Marylou: Yeah. Definitely. Wonderful. We’re getting to the top of the hour here and I want to make sure people know how they get a hold of you. We talked a little bit about a potential place they can go and get a checklist of things to get started, why don’t you take it away and let us know how to reach you and what’s on the horizon? What do you plan to do for our audience in order to get them started along this path of figuring out whether this is a good solution for them?
Alex: Yes. I’d say first and foremost, I’d love any of you to reach out to me directly, LinkedIn is a really good place, linkedin.com/in/alexanderpgreer. I’ll also create a landing page TBD on what the link name will be, but I think it will probably be signal-hq.com/marylou, but we’ll include that in the show notes, too and that will include some content in there for you that you can use to assess your readiness for this type of solution internally or just some techniques you can adopt right away.

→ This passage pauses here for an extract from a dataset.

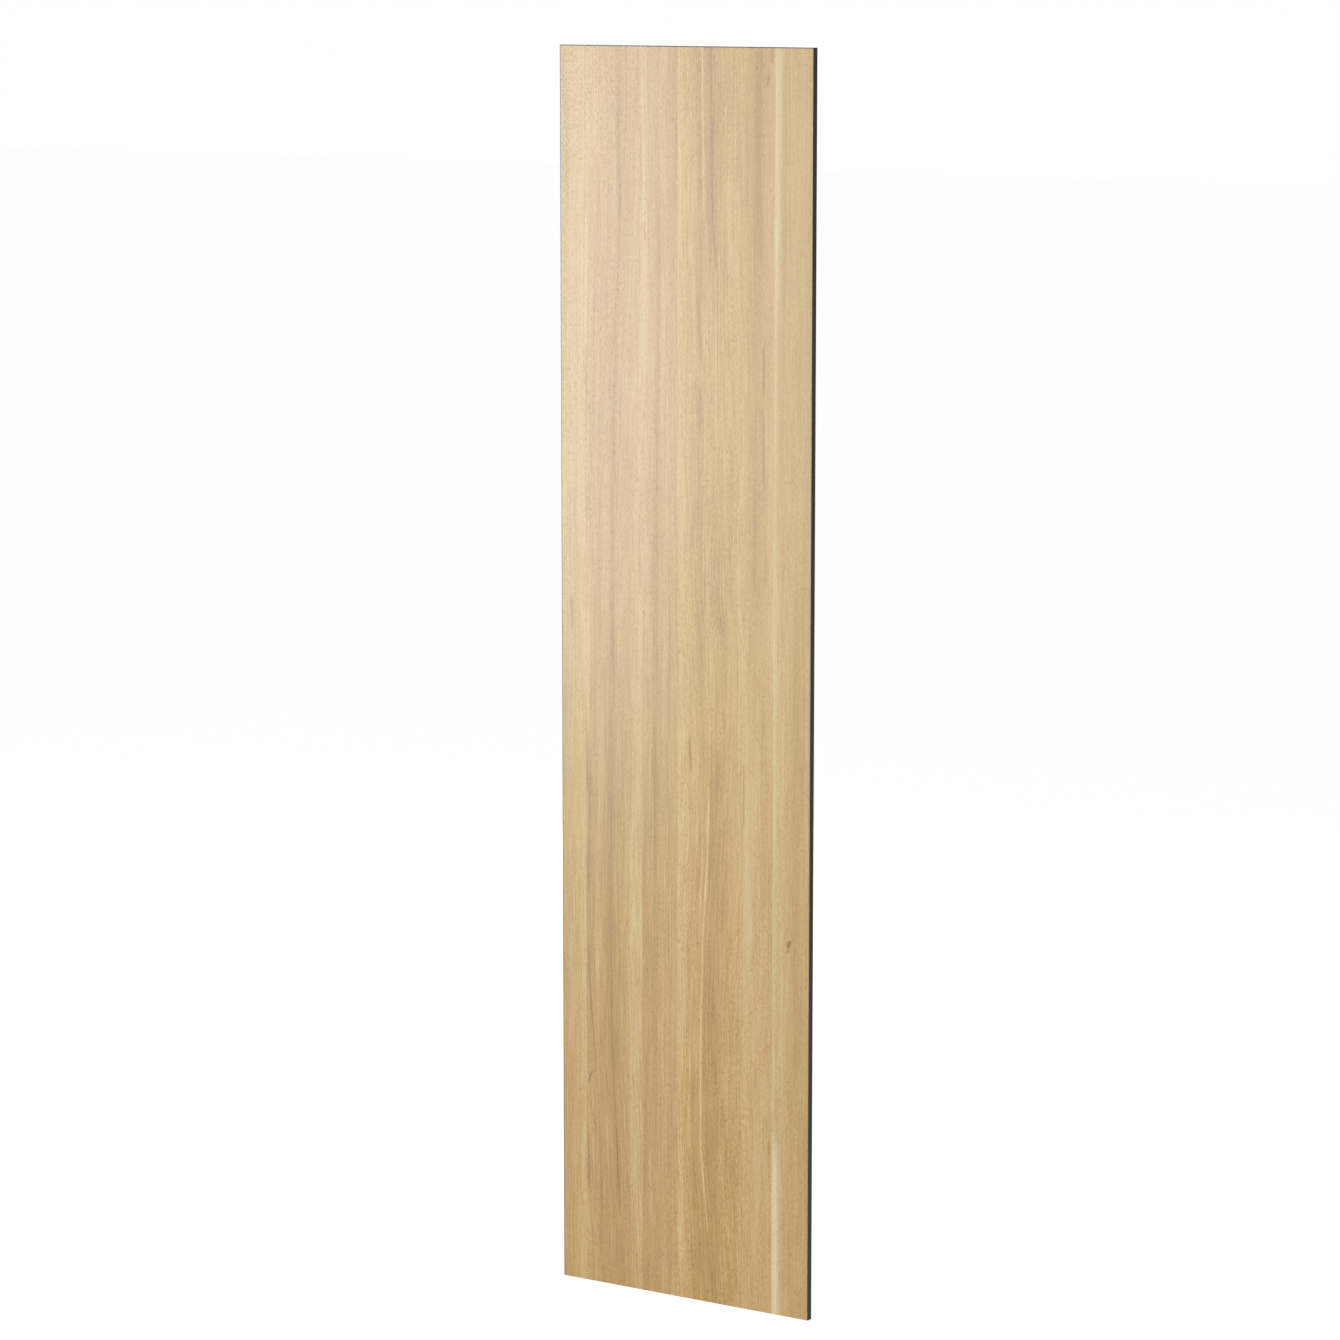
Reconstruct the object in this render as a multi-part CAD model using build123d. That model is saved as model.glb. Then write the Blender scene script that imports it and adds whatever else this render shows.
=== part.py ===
"""Tall cover panel for the side of a pantry cabinet: an oak-veneered board with dark edge bands.

Millimetres. +Z is up, the show face looks along -Y, and the face that is fixed to the cabinet looks
along +Y. The origin is at floor level, in the middle of the panel's foot.
"""
from build123d import *
import os

# Overall size, over the edge bands.
PANEL_HEIGHT = 2400.0
PANEL_WIDTH = 560.0

# The board: a core with one layer of veneer on each face.
CORE_THICKNESS = 12.0
VENEER_THICKNESS = 0.5

# The edge bands. The foot is only sealed, with a thinner strip.
BAND_THICKNESS = 0.8
FOOT_BAND_THICKNESS = 0.4
ARRIS_RADIUS = 0.4

# Leaf widths of the show face, seen from the front. The widest leaf lies between the two groups,
# and is trimmed to what the others leave of the width.
LEFT_LEAF_WIDTHS = (54.0, 130.0, 80.0)
RIGHT_LEAF_WIDTHS = (66.0, 81.0)

# The cabinet face has plain leaves of one width.
BACK_LEAF_COUNT = 4

PANEL_THICKNESS = CORE_THICKNESS + 2 * VENEER_THICKNESS
BOARD_WIDTH = PANEL_WIDTH - 2 * BAND_THICKNESS
BOARD_FOOT_Z = FOOT_BAND_THICKNESS
BOARD_TOP_Z = PANEL_HEIGHT - BAND_THICKNESS
BOARD_LEFT_X = -BOARD_WIDTH / 2

PARTS = "parts"


def slab(left, front, foot, width, depth, height):
    """A box given by its lowest corner and its three sides."""
    corner = (Align.MIN, Align.MIN, Align.MIN)
    return Pos(left, front, foot) * Box(width, depth, height, align=corner)


def core_board():
    """The particle board in the middle, the same size as the pressed board before it is banded."""
    front = -CORE_THICKNESS / 2
    height = BOARD_TOP_Z - BOARD_FOOT_Z
    return slab(BOARD_LEFT_X, front, BOARD_FOOT_Z, BOARD_WIDTH, CORE_THICKNESS, height)


def veneer_leaves(widths, front):
    """Leaves side by side from the left, with their front surfaces at y = front."""
    height = BOARD_TOP_Z - BOARD_FOOT_Z
    leaves = []
    left = BOARD_LEFT_X
    for width in widths:
        leaves.append(slab(left, front, BOARD_FOOT_Z, width, VENEER_THICKNESS, height))
        left += width
    return leaves


def front_leaf_widths():
    """All widths of the show face, with the middle leaf trimmed to make up the board's width."""
    middle = BOARD_WIDTH - sum(LEFT_LEAF_WIDTHS) - sum(RIGHT_LEAF_WIDTHS)
    return (*LEFT_LEAF_WIDTHS, middle, *RIGHT_LEAF_WIDTHS)


def side_band(side):
    """A full-height band on the left (side = -1) or right (side = 1) edge, over the other bands' ends."""
    outer = side * PANEL_WIDTH / 2
    left = min(outer, outer - side * BAND_THICKNESS)
    front = -PANEL_THICKNESS / 2
    band = slab(left, front, 0, BAND_THICKNESS, PANEL_THICKNESS, PANEL_HEIGHT)
    outer_face = band.faces().sort_by(Axis.X)[-1 if side > 0 else 0]
    long_edges = outer_face.edges().filter_by(Axis.Z)
    top_edges = band.faces().sort_by(Axis.Z)[-1].edges().filter_by(Axis.X)
    return fillet(long_edges + top_edges, ARRIS_RADIUS)


def top_band():
    """The band on the top edge, between the side bands."""
    foot = PANEL_HEIGHT - BAND_THICKNESS
    front = -PANEL_THICKNESS / 2
    band = slab(BOARD_LEFT_X, front, foot, BOARD_WIDTH, PANEL_THICKNESS, BAND_THICKNESS)
    top_edges = band.faces().sort_by(Axis.Z)[-1].edges().filter_by(Axis.X)
    return fillet(top_edges, ARRIS_RADIUS)


def foot_band():
    """The thin sealing strip on the foot, square so that the panel stands flat."""
    front = -PANEL_THICKNESS / 2
    return slab(BOARD_LEFT_X, front, 0, BOARD_WIDTH, PANEL_THICKNESS, FOOT_BAND_THICKNESS)


def all_nodes():
    """Every piece of the panel by its node name."""
    nodes = {"core_board": core_board()}
    show_face = veneer_leaves(front_leaf_widths(), -PANEL_THICKNESS / 2)
    for number, leaf in enumerate(show_face, start=1):
        nodes[f"front_leaf_{number}"] = leaf
    back_width = BOARD_WIDTH / BACK_LEAF_COUNT
    cabinet_face = veneer_leaves([back_width] * BACK_LEAF_COUNT, CORE_THICKNESS / 2)
    for number, leaf in enumerate(cabinet_face, start=1):
        nodes[f"back_leaf_{number}"] = leaf
    nodes["left_edge_band"] = side_band(-1)
    nodes["right_edge_band"] = side_band(1)
    nodes["top_edge_band"] = top_band()
    nodes["foot_edge_band"] = foot_band()
    return nodes


os.makedirs(PARTS, exist_ok=True)
for name, shape in all_nodes().items():
    export_step(shape, f"{PARTS}/{name}.step")
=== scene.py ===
import math
from collections import namedtuple

import bpy
from bpy.props import FloatProperty, FloatVectorProperty, IntProperty, PointerProperty
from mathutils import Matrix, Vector


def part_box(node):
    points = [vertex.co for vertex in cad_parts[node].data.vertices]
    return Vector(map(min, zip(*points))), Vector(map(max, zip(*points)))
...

Those I’d say are the two best things and of course, we have a contact us form on our website if you’d like to learn about our solution in particular, just go to signal-hq.com and you’ll find a really nice, shiny obvious button for you to contact us.
Marylou: Okay. We’ve mentioned the checklist, there’s one to three things that you can get started right away and start seeing immediate results, probably more so than you ever thought, just simple things that Alex put together for you. Then there’s some near and long term options for you as well.
It’s always good to have a conversation if you’re getting serious about this concept of maximizing the return on effort, getting a high level of impact with least amount of steps, then this is really the type of process that you’re going to want to review and perhaps deploy in your organization.
Alex, thank you so much for your time. I very much appreciate you coming on the podcast today.
Alex: Marylou, I had a blast. Thank you so much.